Problem: Each line from the one containing "barrel_tube();" through the one containing "obj.matrix_world = world" is to be retyped exactly, both end lines included, and all other lines left out.

Provided material:
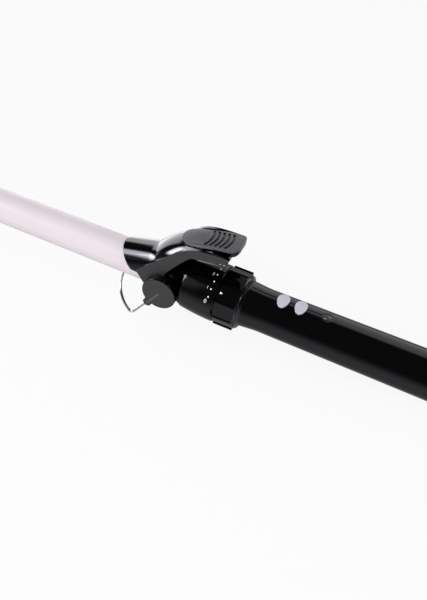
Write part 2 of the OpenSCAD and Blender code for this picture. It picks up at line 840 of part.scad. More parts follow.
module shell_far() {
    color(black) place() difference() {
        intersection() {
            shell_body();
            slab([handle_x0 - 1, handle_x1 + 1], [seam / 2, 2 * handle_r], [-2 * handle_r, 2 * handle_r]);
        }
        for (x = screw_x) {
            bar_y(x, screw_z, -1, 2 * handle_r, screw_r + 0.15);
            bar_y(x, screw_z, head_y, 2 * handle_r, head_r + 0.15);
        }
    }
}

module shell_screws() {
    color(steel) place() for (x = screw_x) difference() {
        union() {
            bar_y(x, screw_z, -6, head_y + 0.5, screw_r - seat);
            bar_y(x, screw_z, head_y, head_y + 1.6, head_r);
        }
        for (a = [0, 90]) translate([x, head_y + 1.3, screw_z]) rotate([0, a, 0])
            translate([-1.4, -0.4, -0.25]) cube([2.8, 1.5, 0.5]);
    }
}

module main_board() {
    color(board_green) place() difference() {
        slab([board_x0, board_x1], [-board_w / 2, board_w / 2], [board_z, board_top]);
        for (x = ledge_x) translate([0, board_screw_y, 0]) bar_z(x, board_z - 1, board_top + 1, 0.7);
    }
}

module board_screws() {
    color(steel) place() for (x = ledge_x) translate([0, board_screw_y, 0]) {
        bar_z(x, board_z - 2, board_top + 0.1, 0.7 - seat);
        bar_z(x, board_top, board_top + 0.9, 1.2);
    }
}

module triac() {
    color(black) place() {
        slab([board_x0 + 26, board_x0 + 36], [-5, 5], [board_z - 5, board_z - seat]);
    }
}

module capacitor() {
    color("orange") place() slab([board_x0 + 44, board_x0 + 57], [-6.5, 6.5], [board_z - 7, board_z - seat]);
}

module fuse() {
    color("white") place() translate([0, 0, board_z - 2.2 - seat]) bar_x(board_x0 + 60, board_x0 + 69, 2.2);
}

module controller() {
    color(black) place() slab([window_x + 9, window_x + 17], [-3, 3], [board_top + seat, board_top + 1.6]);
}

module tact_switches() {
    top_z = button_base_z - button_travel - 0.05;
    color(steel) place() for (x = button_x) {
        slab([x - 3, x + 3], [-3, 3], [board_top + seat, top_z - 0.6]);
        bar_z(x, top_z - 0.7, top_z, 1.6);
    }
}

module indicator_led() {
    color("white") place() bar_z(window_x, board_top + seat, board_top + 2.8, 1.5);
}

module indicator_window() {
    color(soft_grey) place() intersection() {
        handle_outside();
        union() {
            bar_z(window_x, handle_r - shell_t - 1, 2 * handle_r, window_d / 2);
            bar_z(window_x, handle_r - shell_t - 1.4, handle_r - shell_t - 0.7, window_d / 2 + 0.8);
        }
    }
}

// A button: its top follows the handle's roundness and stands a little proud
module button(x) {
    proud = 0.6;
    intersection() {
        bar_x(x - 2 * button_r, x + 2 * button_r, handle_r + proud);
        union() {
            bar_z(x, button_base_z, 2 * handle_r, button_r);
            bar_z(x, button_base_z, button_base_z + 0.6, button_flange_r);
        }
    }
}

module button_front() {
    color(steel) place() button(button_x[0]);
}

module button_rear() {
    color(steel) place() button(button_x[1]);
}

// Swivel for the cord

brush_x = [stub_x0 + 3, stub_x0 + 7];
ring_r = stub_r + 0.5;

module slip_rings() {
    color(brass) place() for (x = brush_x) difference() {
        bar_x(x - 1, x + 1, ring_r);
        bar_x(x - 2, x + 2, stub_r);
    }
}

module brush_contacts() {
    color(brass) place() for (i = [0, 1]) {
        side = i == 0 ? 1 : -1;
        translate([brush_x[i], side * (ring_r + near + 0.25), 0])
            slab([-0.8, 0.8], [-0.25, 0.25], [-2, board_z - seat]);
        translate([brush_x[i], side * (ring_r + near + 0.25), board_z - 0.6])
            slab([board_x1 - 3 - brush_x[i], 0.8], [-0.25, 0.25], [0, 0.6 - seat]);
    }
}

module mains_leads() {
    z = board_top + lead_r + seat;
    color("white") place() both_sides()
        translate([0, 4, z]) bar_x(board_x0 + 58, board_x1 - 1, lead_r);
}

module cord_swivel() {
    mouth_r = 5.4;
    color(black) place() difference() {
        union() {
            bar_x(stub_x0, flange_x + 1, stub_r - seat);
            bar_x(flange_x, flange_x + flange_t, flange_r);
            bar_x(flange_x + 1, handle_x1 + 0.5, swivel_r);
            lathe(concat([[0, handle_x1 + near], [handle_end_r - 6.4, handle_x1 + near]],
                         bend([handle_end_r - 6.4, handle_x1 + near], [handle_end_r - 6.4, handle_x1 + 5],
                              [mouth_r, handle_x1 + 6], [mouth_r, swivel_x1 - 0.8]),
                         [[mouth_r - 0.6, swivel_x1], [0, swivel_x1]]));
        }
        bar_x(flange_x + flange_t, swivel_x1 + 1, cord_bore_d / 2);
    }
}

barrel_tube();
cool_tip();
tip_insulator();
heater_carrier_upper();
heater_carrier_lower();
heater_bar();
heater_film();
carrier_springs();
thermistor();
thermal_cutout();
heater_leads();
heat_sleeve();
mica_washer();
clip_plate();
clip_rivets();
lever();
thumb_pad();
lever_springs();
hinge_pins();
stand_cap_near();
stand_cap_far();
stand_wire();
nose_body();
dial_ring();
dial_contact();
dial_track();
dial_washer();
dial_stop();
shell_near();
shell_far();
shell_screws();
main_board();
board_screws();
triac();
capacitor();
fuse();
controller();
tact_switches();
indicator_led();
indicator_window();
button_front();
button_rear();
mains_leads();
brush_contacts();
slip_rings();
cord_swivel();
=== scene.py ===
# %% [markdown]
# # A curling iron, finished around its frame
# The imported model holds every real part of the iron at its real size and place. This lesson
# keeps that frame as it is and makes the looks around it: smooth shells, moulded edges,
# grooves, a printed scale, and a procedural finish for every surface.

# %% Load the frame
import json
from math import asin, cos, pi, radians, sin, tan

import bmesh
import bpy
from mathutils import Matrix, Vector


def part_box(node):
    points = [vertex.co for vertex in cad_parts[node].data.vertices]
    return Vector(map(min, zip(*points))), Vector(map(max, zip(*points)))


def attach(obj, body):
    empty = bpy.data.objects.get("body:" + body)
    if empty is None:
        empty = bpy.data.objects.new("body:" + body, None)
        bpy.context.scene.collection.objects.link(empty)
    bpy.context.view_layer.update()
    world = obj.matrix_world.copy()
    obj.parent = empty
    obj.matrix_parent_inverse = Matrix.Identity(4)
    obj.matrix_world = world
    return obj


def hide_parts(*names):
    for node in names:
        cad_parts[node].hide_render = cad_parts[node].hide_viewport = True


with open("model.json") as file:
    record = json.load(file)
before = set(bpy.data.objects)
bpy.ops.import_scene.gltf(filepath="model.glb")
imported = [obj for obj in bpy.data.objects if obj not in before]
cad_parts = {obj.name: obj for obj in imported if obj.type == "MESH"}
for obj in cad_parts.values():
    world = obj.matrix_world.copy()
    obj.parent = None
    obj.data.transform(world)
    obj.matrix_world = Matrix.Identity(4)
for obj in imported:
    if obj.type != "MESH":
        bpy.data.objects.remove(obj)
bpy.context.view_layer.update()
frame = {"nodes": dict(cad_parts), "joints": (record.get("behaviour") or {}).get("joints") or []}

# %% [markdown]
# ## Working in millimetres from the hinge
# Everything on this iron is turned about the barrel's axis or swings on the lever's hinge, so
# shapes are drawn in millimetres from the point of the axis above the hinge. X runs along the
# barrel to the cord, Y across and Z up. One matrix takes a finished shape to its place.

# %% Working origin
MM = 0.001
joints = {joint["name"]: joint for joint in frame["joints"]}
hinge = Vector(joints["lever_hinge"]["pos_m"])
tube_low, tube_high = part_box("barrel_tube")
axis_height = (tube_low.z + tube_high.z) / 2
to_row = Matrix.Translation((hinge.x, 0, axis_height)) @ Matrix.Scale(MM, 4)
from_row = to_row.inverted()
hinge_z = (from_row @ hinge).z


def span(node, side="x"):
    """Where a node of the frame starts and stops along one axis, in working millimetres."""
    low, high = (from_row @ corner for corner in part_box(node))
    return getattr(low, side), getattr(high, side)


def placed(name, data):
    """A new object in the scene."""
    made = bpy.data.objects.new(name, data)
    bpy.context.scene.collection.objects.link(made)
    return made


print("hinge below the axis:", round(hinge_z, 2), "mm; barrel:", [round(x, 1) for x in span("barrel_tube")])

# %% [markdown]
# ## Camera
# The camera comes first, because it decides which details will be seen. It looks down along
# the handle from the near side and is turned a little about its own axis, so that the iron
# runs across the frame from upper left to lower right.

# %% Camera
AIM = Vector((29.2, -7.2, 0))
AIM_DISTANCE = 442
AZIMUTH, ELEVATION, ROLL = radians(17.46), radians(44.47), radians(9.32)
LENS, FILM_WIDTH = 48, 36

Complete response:
barrel_tube();
cool_tip();
tip_insulator();
heater_carrier_upper();
heater_carrier_lower();
heater_bar();
heater_film();
carrier_springs();
thermistor();
thermal_cutout();
heater_leads();
heat_sleeve();
mica_washer();
clip_plate();
clip_rivets();
lever();
thumb_pad();
lever_springs();
hinge_pins();
stand_cap_near();
stand_cap_far();
stand_wire();
nose_body();
dial_ring();
dial_contact();
dial_track();
dial_washer();
dial_stop();
shell_near();
shell_far();
shell_screws();
main_board();
board_screws();
triac();
capacitor();
fuse();
controller();
tact_switches();
indicator_led();
indicator_window();
button_front();
button_rear();
mains_leads();
brush_contacts();
slip_rings();
cord_swivel();
=== scene.py ===
# %% [markdown]
# # A curling iron, finished around its frame
# The imported model holds every real part of the iron at its real size and place. This lesson
# keeps that frame as it is and makes the looks around it: smooth shells, moulded edges,
# grooves, a printed scale, and a procedural finish for every surface.

# %% Load the frame
import json
from math import asin, cos, pi, radians, sin, tan

import bmesh
import bpy
from mathutils import Matrix, Vector


def part_box(node):
    points = [vertex.co for vertex in cad_parts[node].data.vertices]
    return Vector(map(min, zip(*points))), Vector(map(max, zip(*points)))


def attach(obj, body):
    empty = bpy.data.objects.get("body:" + body)
    if empty is None:
        empty = bpy.data.objects.new("body:" + body, None)
        bpy.context.scene.collection.objects.link(empty)
    bpy.context.view_layer.update()
    world = obj.matrix_world.copy()
    obj.parent = empty
    obj.matrix_parent_inverse = Matrix.Identity(4)
    obj.matrix_world = world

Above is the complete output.